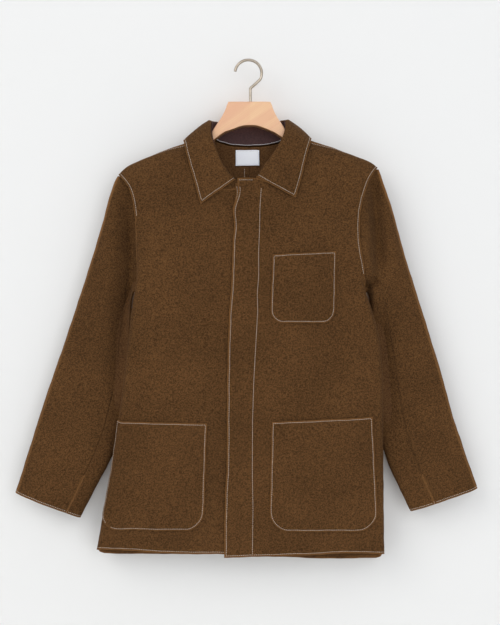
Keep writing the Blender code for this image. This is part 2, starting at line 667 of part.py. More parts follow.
def neck_edge(side):
    """The corners of the neck edge on the walls' inner faces, and the way into the neck hole at each."""
    outer, inner = [], []
    for face in FACES:
        reach, drop = neck_places(face, side)
        height = shoulder_line(SIDES[side] * reach) - below_shoulder(drop)
        sink = fly_sink(SIDES[side] * reach, height) if side == "right" and face == "front" else 0 * reach
        edges = [moved_in(face, side, reach, drop, sink), moved_in(face, side, reach, drop, sink + WALL)]
        if face == "back":
            edges = [edge[-2::-1] for edge in edges]
        outer.append(edges[0])
        inner.append(edges[1])
    outer, inner = np.vstack(outer), np.vstack(inner)
    along = np.gradient(outer, axis=0)
    inward = unit(np.cross(outer - inner, along))
    inward = inward * np.where(inward[:, :1] * SIDES[side] > 0, -1, 1)
    inward[-1] = unit(inward[-2] * np.array([0, 1, 1]))
    return inner, inward


def collar_section(side, share, seam, inward):
    """One section of the collar: up the stand, over the roll and down the leaf. Its outer face looks into the neck."""
    rows = COLLAR[side]
    sign = SIDES[side]
    roll = np.array([sign * table(rows, "roll_x", share), table(rows, "roll_y", share), table(rows, "roll_z", share)])
    edge = np.array([sign * table(rows, "edge_x", share), table(rows, "edge_y", share), table(rows, "edge_z", share)])
    fall = math.radians(float(table(rows, "fall", share)))
    out = np.array([sign * math.cos(fall), math.sin(fall), 0])
    leaf = edge - roll
    up = -unit(leaf - out * (leaf @ out))
    seam = seam + inward * (2 * SEAM_GAP + WALL)
    centre = roll - up * ROLL_RADIUS
    rising, falling = unit(roll - seam), unit(edge - roll)
    first = math.atan2(rising @ out, rising @ up)
    last = math.atan2(falling @ out, falling @ up)
    bends = np.linspace(max(first, LOWEST_BEND), last, BENDS)
    cap = [centre - out * ROLL_RADIUS * math.cos(bend) + up * ROLL_RADIUS * math.sin(bend) for bend in bends]
    stand_top, leaf_top = cap[0], cap[-1]
    points = [seam, *(seam + (stand_top - seam) * step for step in STAND_SHARES), *cap[:-1]]
    bow = float(table(rows, "bow", share))
    for step in np.linspace(0, 1, LEAF_STEPS):
        points.append(leaf_top + (edge - leaf_top) * step + (out + up) * 0.5 * bow * math.sin(math.pi * step))
    return points


def collar_grid():
    """The collar's sections: one at each corner of the neck edge and one between each two."""
    halves = []
    for side in SIDES:
        seams, inward = neck_edge(side)
        lengths = np.linalg.norm(np.diff(seams, axis=0), axis=1)
        shares = np.concatenate([[0], np.cumsum(lengths)]) / lengths.sum()
        sections = []
        for i, share in enumerate(shares):
            sections.append(collar_section(side, share, seams[i], inward[i]))
            if i + 1 < len(shares):
                middle = (share + shares[i + 1]) / 2, (seams[i] + seams[i + 1]) / 2
                sections.append(collar_section(side, *middle, unit(inward[i] + inward[i + 1])))
        halves.append(sections)
    left, right = halves
    return np.array(left + right[-2::-1])


def make_collar(colours, collection):
    grid = collar_grid()
    normals = grid_normals(grid, closed=False)
    centre_back = len(grid) // 2
    if normals[centre_back, 0, 1] > 0:
        normals = -normals
    wall("collar", grid, grid - normals * WALL, colours["wool"], collection)
    band, way = grid[BAND_START:-BAND_START, :4], normals[BAND_START:-BAND_START, :4]
    near, far = band + way * BAND_GAP, band + way * (BAND_GAP + BAND_WALL)
    wall("collar_stand", far, near, colours["felt"], collection)


def make_fronts(colour, collection):
    edges = {"left": upper_edge, "right": lambda height: -(upper_edge(height) + UNDERLAP)}
    for side in SIDES:
        reach, drop = panel("front", side, edges[side])
        outer, inner = front_wall(side, reach, drop)
        wall(f"front_{side}", outer, inner, colour, collection)


def make_backs(colour, collection):
    for side in SIDES:
        reach, drop = panel("back", side, lambda height: HALF_GAP)
        outer = sheet_point("back", side, reach, drop)
        inner = moved_in("back", side, reach, drop, np.full(reach.shape, WALL))
        wall(f"back_{side}", outer, inner, colour, collection)


def make_fly_strip(colour, collection):
    """A strip behind the upper front's edge."""
    heights = np.linspace(STRIP_BOTTOM, STRIP_TOP, 22)
    near = table(FRONT_EDGES, "strip", heights)
    reach = near[:, None] + np.array([0, 1 / 3, 2 / 3, 1]) * FLY_WIDTH
    drop = drop_at(shoulder_line(reach) - heights[:, None])
    inset = WALL + 1.5 * SEAM_GAP
    outer = moved_in("front", "left", reach, drop, np.full(reach.shape, inset))
    inner = moved_in("front", "left", reach, drop, np.full(reach.shape, inset + STRIP_WALL))
    wall("fly_strip", outer, inner, colour, collection)


def pocket_row(side, near, far, cut, height):
    """One row's reaches: even across the flat, with the last few round the body's corner."""
    start = float(side_wall(side, height)[0])
    near, far = near + cut, min(far, start + POCKET_WRAP) - cut
    turn = max(far - start, 0) if far > start else (far - near) * POCKET_ROUND / (POCKET_FLAT + POCKET_ROUND - 1)
    return np.concatenate([
        np.linspace(near, far - turn, POCKET_FLAT),
        far - turn * np.linspace(1, 0, POCKET_ROUND + 1)[1:],
    ])


def make_pockets(colour, collection):
    across = np.linspace(0, 1, POCKET_FLAT + POCKET_ROUND)
    for row in POCKETS:
        reach, height = [], []
        low = row.bottom + row.radius
        for share in np.linspace(0, 1, POCKET_ROWS):
            near = row.near + (row.near_low - row.near) * share
            far = row.far + (row.far_low - row.far) * share
            top = row.near_top + (row.far_top - row.near_top) * across
            height.append(top + (low - top) * share)
            reach.append(pocket_row(row.side, near, far, 0, height[-1].mean()))
        for turn in POCKET_ARC:
            height.append(np.full(across.shape, low - row.radius * math.sin(turn)))
            cut = row.radius * (1 - math.cos(turn))
            reach.append(pocket_row(row.side, row.near_low, row.far_low, cut, height[-1][0]))
        reach, height = np.array(reach), np.array(height)
        drop = drop_at(shoulder_line(SIDES[row.side] * reach) - height)
        fade = ease(1 - np.linspace(0, GAPE_FADE, len(reach)))[:, None]
        gape = POCKET_GAPE * np.sin(math.pi * across) * fade
        sink = fly_sink(SIDES[row.side] * reach, height) if row.side == "right" else 0
        outer = moved_in("front", row.side, reach, drop, sink - gape - PATCH_GAP - PATCH_WALL)
        inner = moved_in("front", row.side, reach, drop, sink - gape - PATCH_GAP)
        wall(row.name, outer, inner, colour, collection)


def make_label(colour, collection):
    """A blank label on the back's inner face, across the centre-back seam."""
    x = np.linspace(LABEL_LEFT, LABEL_RIGHT, 5)
    height = np.linspace(LABEL_TOP, LABEL_BOTTOM, 4)[:, None]
    drop = drop_at(shoulder_line(x) - height)
    reach = np.abs(x) + 0 * height
    points = []
    for inset in (WALL + LABEL_GAP, WALL + LABEL_GAP + LABEL_WALL):
        grid = moved_in("back", "left", reach, drop, np.full(reach.shape, inset))
        grid[..., 0] = x
        points.append(grid)
    wall("label", points[1], points[0], colour, collection)


def make_hanger(colour, collection, cutters):
    """The wooden hanger, lofted through rounded sections, with a blind bore for the hook."""
    reaches = [row.reach for row in WOOD]
    xs = [-r for r in reaches[:0:-1]] + reaches
    sections = []
    for x in xs:
        at = abs(x)
        top, bottom, half = (float(table(WOOD, c, at)) for c in ("top", "bottom", "half"))
        radius = min(WOOD_ROUND, 0.48 * (top - bottom), 0.75 * half)
        section = []
        for cy, cz, first in (
            (half - radius, top - radius, 0),
            (-half + radius, top - radius, 90),
            (-half + radius, bottom + radius, 180),
            (half - radius, bottom + radius, 270),
        ):
            for degrees in (0, 30, 60, 90):
                turn = math.radians(first + degrees)
                section.append(Vector((x, cy + radius * math.cos(turn), cz + radius * math.sin(turn))))
        sections.append(section)
    build = bmesh.new()
    rows = [[build.verts.new(point) for point in section] for section in sections]
    for one, two in zip(rows, rows[1:]):
        for i in range(len(one)):
            k = (i + 1) % len(one)
            build.faces.new((one[i], one[k], two[k], two[i]))
    build.faces.new(rows[0])
    build.faces.new(rows[-1])
    bmesh.ops.recalc_face_normals(build, faces=build.faces)
    mesh = bpy.data.meshes.new("hanger")
    build.to_mesh(mesh)
    build.free()
    hanger = piece("hanger", mesh, colour, collection)

    top = WOOD[0].top
    bpy.ops.mesh.primitive_cylinder_add(
        vertices=16, radius=WIRE + SEAM_GAP, depth=2 * SOCKET_DEPTH, location=(HOOK_X, 0, top)
    )
    bore = bpy.context.object
    bore.name = "hook_bore"
    bore.hide_render = True
    bore.display_type = "WIRE"
    for home in list(bore.users_collection):
        home.objects.unlink(bore)
    cutters.objects.link(bore)
    cut = hanger.modifiers.new("bore", "BOOLEAN")
    cut.operation = "DIFFERENCE"
    cut.solver = "EXACT"
    cut.object = bore


def hook_path():
    """The wire's centre line, from its free tip round the crook, back under it and down into the wood."""
    centre = Vector((CROOK_X, 0, WIRE - HOOK_RADIUS))
    points = []
    for turn in np.radians(np.linspace(*CROOK_TURNS)):
        points.append(centre + Vector((math.cos(turn), 0, math.sin(turn))) * HOOK_RADIUS)
    leaving = points[-1]
    top, low = Vector((HOOK_X, 0, HOOK_NECK_TOP)), Vector((HOOK_X, 0, WOOD[0].top - SOCKET_DEPTH + 0.001))
    for share in (0.35, 0.7):
        points.append(leaving.lerp(top + Vector((0.0035, 0, 0.0035)), share))
    points.append(top + Vector((0.0016, 0, 0.0026)))
    points.append(top)
    points.append(top + Vector((0, 0, -0.0040)))
    points.append(low)
    return points


def make_hook(colour, collection):
    curve = bpy.data.curves.new("hook", "CURVE")
    curve.dimensions = "3D"
    curve.bevel_depth = WIRE
    curve.bevel_resolution = 2
    curve.use_fill_caps = True
    path = hook_path()
    spline = curve.splines.new("POLY")
    spline.points.add(len(path) - 1)
    for point, place in zip(spline.points, path):
        point.co = (*place, 1)
    carrier = bpy.data.objects.new("hook_curve", curve)
    collection.objects.link(carrier)
    bpy.context.view_layer.update()
    shape = bpy.data.meshes.new_from_object(carrier.evaluated_get(bpy.context.evaluated_depsgraph_get()))
    bpy.data.objects.remove(carrier)
    build = bmesh.new()
    build.from_mesh(shape)
    bmesh.ops.remove_doubles(build, verts=build.verts, dist=MERGE)
    build.to_mesh(shape)
    build.free()
    shape.name = "hook"
    shape.materials.clear()
    piece("hook", shape, colour, collection)


def materials():
    made = {}
    for name, (colour, roughness, metallic) in COLOURS.items():
        material = bpy.data.materials.new(name)
        material.use_nodes = True
        shader = material.node_tree.nodes["Principled BSDF"]
        shader.inputs["Base Color"].default_value = (*colour, 1)
        shader.inputs["Roughness"].default_value = roughness
        shader.inputs["Metallic"].default_value = metallic
        made[name] = material
    return made


def main():
    for obj in list(bpy.data.objects):
        bpy.data.objects.remove(obj)
    blazer = bpy.data.collections.new("blazer_on_hanger")
    cutters = bpy.data.collections.new("cutters")
    for collection in (blazer, cutters):
        bpy.context.scene.collection.children.link(collection)
    colours = materials()
    make_fronts(colours["wool"], blazer)
    make_fly_strip(colours["wool"], blazer)
    make_backs(colours["wool"], blazer)
    for side in SIDES:
        make_sleeve(side, colours["wool"], blazer)
    make_collar(colours, blazer)
    make_pockets(colours["wool"], blazer)
    make_label(colours["satin"], blazer)
    make_hanger(colours["maple"], blazer, cutters)
    make_hook(colours["nickel"], blazer)


main()
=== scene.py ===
import math

import bmesh
import bpy
import numpy as np
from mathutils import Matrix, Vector
from mathutils.bvhtree import BVHTree
from mathutils.kdtree import KDTree


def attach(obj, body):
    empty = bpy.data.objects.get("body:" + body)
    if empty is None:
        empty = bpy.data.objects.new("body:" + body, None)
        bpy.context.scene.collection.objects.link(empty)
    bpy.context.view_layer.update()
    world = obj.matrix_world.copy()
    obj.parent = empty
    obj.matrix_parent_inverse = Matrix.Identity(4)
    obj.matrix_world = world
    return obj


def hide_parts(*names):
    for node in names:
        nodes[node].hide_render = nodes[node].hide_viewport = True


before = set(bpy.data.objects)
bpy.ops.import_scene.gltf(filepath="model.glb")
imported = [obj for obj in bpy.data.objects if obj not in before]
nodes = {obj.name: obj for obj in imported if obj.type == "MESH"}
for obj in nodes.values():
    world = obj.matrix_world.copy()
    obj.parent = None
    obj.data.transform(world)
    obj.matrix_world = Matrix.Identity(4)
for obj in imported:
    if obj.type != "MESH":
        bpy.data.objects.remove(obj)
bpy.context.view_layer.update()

# A raw-edged boiled-wool blazer on a wooden hanger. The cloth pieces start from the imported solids' own
# forms, are smoothed, and get their creases, stitches and wool here. The hanger and hook keep their form.

scene = bpy.context.scene

# Camera, light and backdrop

photoSet = {"metresPerPixel": 0.00185, "halfHeightPixels": 312.5}
cameraSet = {
    "x": 0.0011, "z": -0.4646, "away": 2.1,
    "halfHeight": photoSet["halfHeightPixels"] * photoSet["metresPerPixel"],
}
lightSet = {
    "key": {
        "place": (-3.4, -3.9, 2.3), "aim": (0.25, 0.0, -0.45),
        "size": 3.8, "power": 110, "colour": (1.0, 0.985, 0.955),
    },
    "fill": {
        "place": (1.2, -4.0, 0.3), "aim": (0.0, 0.0, -0.45),
        "size": 3.4, "power": 62, "colour": (0.97, 0.985, 1.0),
    },
    "back": {
        "place": (0.6, 2.4, 1.2), "aim": (0.0, 0.0, -0.4),
        "size": 2.2, "power": 65, "colour": (1.0, 1.0, 1.0),
    },
}
worldSet = {"colour": (0.93, 0.95, 1.0), "strength": 0.68}
stageSet = {
    "wallY": 0.047, "reach": 3.0, "floorZ": -1.35, "roughness": 0.95,
    "wallColour": (0.755, 0.752, 0.738), "floorColour": (0.79, 0.79, 0.78),
}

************

Exactly the lines from the line containing "nodes[node].hide_render = nodes[node].hide_viewport" to the line containing "obj.data.transform(world)", both included, are to be set down; no other line belongs in the answer.

__Task response__
        nodes[node].hide_render = nodes[node].hide_viewport = True


before = set(bpy.data.objects)
bpy.ops.import_scene.gltf(filepath="model.glb")
imported = [obj for obj in bpy.data.objects if obj not in before]
nodes = {obj.name: obj for obj in imported if obj.type == "MESH"}
for obj in nodes.values():
    world = obj.matrix_world.copy()
    obj.parent = None
    obj.data.transform(world)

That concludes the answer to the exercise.